*What is being asked*: Write the material out again exactly.

*Given data*:

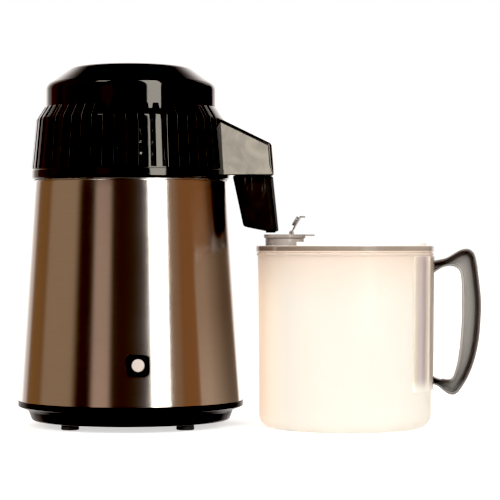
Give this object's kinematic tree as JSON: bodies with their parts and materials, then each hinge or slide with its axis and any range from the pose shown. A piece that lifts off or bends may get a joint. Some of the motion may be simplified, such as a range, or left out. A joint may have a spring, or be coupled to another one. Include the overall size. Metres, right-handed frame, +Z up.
{
  "type": "countertop water distiller",
  "caption": "Countertop water distiller: steel boiler body, lift-off condenser and fan head with spout and filter nozzle, and a collection jug with lid, flap and handle.",
  "frame": {"origin": "on the table, at the centre of the footprint of the distiller and its jug together", "axes": "+Z up, +X from the distiller towards the jug and its handle, -Y towards the side with the reset button"},
  "size_m": [0.4638, 0.2264, 0.361],
  "materials": {
    "black_gloss": "gloss moulded plastic",
    "black_satin": "satin moulded plastic",
    "inner_black": "plain moulded plastic",
    "brushed_steel": "brushed round the body",
    "inner_steel": "drawn, satin",
    "aluminium": "cast or rolled",
    "element_steel": "heat-darkened steel sheath",
    "screw_zinc": "zinc plated",
    "pin_brass": "nickel-flashed brass",
    "rubber": "matt rubber",
    "silicone": "translucent silicone",
    "white_plastic": "moulded plastic",
    "charcoal": "charcoal in a fibre sachet",
    "milky_plastic": "milky translucent polypropylene",
    "lid_plastic": "translucent polypropylene",
    "handle_plastic": "warm grey translucent polypropylene"
  },
  "bodies": {
    "base": {"base_tray": "black_satin", "rubber_feet": "rubber", "foot_screws": "screw_zinc", "tie_posts": "aluminium", "base_screws": "screw_zinc", "outer_casing": "brushed_steel", "boiler_tank": "inner_steel", "heater_plate": "aluminium", "heating_element": "element_steel", "plate_washers": "screw_zinc", "plate_nuts": "screw_zinc", "boil_dry_thermostat": "inner_black", "thermostat_screws": "screw_zinc", "terminal_block": "white_plastic", "reset_bezel": "black_gloss", "reset_switch": "inner_black", "reset_spring": "screw_zinc", "mains_inlet": "black_satin", "inlet_pins": "pin_brass", "inlet_screws": "screw_zinc", "fan_supply_socket": "inner_black"},
    "button": {"reset_button": "white_plastic"},
    "head": {"head_housing": "black_gloss", "top_cover": "black_gloss", "cover_screws": "screw_zinc", "fan_guard": "black_satin", "guard_screws": "screw_zinc", "fan_frame": "inner_black", "fan_motor": "inner_black", "steam_lid": "inner_steel", "head_gasket": "silicone", "lid_screws": "screw_zinc", "fan_supply_plug": "inner_black", "condenser_coil": "inner_steel", "cooling_fins": "aluminium", "coil_brackets": "inner_steel", "spout_housing": "black_gloss", "spout_screws": "screw_zinc", "nozzle_cup": "black_satin", "charcoal_filter": "charcoal"},
    "fan": {"fan_rotor": "inner_black", "fan_shaft": "inner_steel"},
    "jug": {"jug_body": "milky_plastic", "jug_lid": "lid_plastic", "neck_cap": "lid_plastic", "flap_pin": "inner_steel", "handle_saddle": "handle_plastic", "jug_handle": "handle_plastic"},
    "flap": {"cap_flap": "lid_plastic"}
  },
  "joints": [
    {"name": "reset_press", "type": "slide", "parent": "base", "child": "button", "axis": [-0.1173, 0.9909, -0.0659], "range_m": [0, 0.002], "stiffness_N_per_m": 400, "springref_m": -0.002, "deforming": ["reset_spring"]},
    {"name": "head_lift", "type": "slide", "parent": "base", "child": "head", "axis": [0, 0, 1], "range_m": [0, 0.15]},
    {"name": "fan_spin", "type": "hinge", "parent": "head", "child": "fan", "pos_m": [-0.1186, 0, 0.345], "axis": [0, 0, 1], "continuous": true},
    {"name": "jug_slide", "type": "slide", "parent": "base", "child": "jug", "axis": [1, 0, 0], "range_m": [0, 0.25]},
    {"name": "flap_hinge", "type": "hinge", "parent": "jug", "child": "flap", "pos_m": [0.0432, -0.01785, 0.194], "axis": [-0.0872, -0.9962, 0], "range_deg": [-50, 55]}
  ]
}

*Solution for this task*:
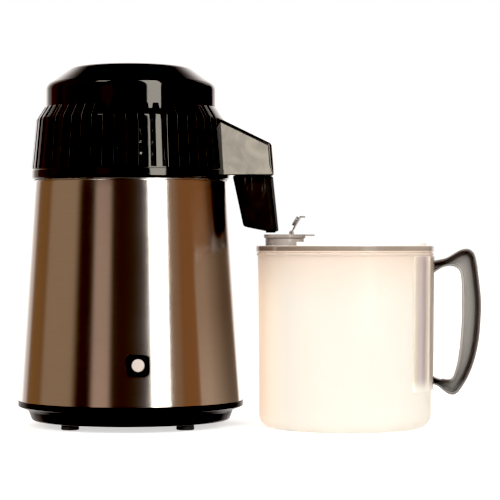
Give this object's kinematic tree as JSON: bodies with their parts and materials, then each hinge or slide with its axis and any range from the pose shown. A piece that lifts off or bends may get a joint. Some of the motion may be simplified, such as a range, or left out. A joint may have a spring, or be coupled to another one. Include the overall size. Metres, right-handed frame, +Z up.
{
  "type": "countertop water distiller",
  "caption": "Countertop water distiller: steel boiler body, lift-off condenser and fan head with spout and filter nozzle, and a collection jug with lid, flap and handle.",
  "frame": {"origin": "on the table, at the centre of the footprint of the distiller and its jug together", "axes": "+Z up, +X from the distiller towards the jug and its handle, -Y towards the side with the reset button"},
  "size_m": [0.4638, 0.2264, 0.361],
  "materials": {
    "black_gloss": "gloss moulded plastic",
    "black_satin": "satin moulded plastic",
    "inner_black": "plain moulded plastic",
    "brushed_steel": "brushed round the body",
    "inner_steel": "drawn, satin",
    "aluminium": "cast or rolled",
    "element_steel": "heat-darkened steel sheath",
    "screw_zinc": "zinc plated",
    "pin_brass": "nickel-flashed brass",
    "rubber": "matt rubber",
    "silicone": "translucent silicone",
    "white_plastic": "moulded plastic",
    "charcoal": "charcoal in a fibre sachet",
    "milky_plastic": "milky translucent polypropylene",
    "lid_plastic": "translucent polypropylene",
    "handle_plastic": "warm grey translucent polypropylene"
  },
  "bodies": {
    "base": {"base_tray": "black_satin", "rubber_feet": "rubber", "foot_screws": "screw_zinc", "tie_posts": "aluminium", "base_screws": "screw_zinc", "outer_casing": "brushed_steel", "boiler_tank": "inner_steel", "heater_plate": "aluminium", "heating_element": "element_steel", "plate_washers": "screw_zinc", "plate_nuts": "screw_zinc", "boil_dry_thermostat": "inner_black", "thermostat_screws": "screw_zinc", "terminal_block": "white_plastic", "reset_bezel": "black_gloss", "reset_switch": "inner_black", "reset_spring": "screw_zinc", "mains_inlet": "black_satin", "inlet_pins": "pin_brass", "inlet_screws": "screw_zinc", "fan_supply_socket": "inner_black"},
    "button": {"reset_button": "white_plastic"},
    "head": {"head_housing": "black_gloss", "top_cover": "black_gloss", "cover_screws": "screw_zinc", "fan_guard": "black_satin", "guard_screws": "screw_zinc", "fan_frame": "inner_black", "fan_motor": "inner_black", "steam_lid": "inner_steel", "head_gasket": "silicone", "lid_screws": "screw_zinc", "fan_supply_plug": "inner_black", "condenser_coil": "inner_steel", "cooling_fins": "aluminium", "coil_brackets": "inner_steel", "spout_housing": "black_gloss", "spout_screws": "screw_zinc", "nozzle_cup": "black_satin", "charcoal_filter": "charcoal"},
    "fan": {"fan_rotor": "inner_black", "fan_shaft": "inner_steel"},
    "jug": {"jug_body": "milky_plastic", "jug_lid": "lid_plastic", "neck_cap": "lid_plastic", "flap_pin": "inner_steel", "handle_saddle": "handle_plastic", "jug_handle": "handle_plastic"},
    "flap": {"cap_flap": "lid_plastic"}
  },
  "joints": [
    {"name": "reset_press", "type": "slide", "parent": "base", "child": "button", "axis": [-0.1173, 0.9909, -0.0659], "range_m": [0, 0.002], "stiffness_N_per_m": 400, "springref_m": -0.002, "deforming": ["reset_spring"]},
    {"name": "head_lift", "type": "slide", "parent": "base", "child": "head", "axis": [0, 0, 1], "range_m": [0, 0.15]},
    {"name": "fan_spin", "type": "hinge", "parent": "head", "child": "fan", "pos_m": [-0.1186, 0, 0.345], "axis": [0, 0, 1], "continuous": true},
    {"name": "jug_slide", "type": "slide", "parent": "base", "child": "jug", "axis": [1, 0, 0], "range_m": [0, 0.25]},
    {"name": "flap_hinge", "type": "hinge", "parent": "jug", "child": "flap", "pos_m": [0.0432, -0.01785, 0.194], "axis": [-0.0872, -0.9962, 0], "range_deg": [-50, 55]}
  ]
}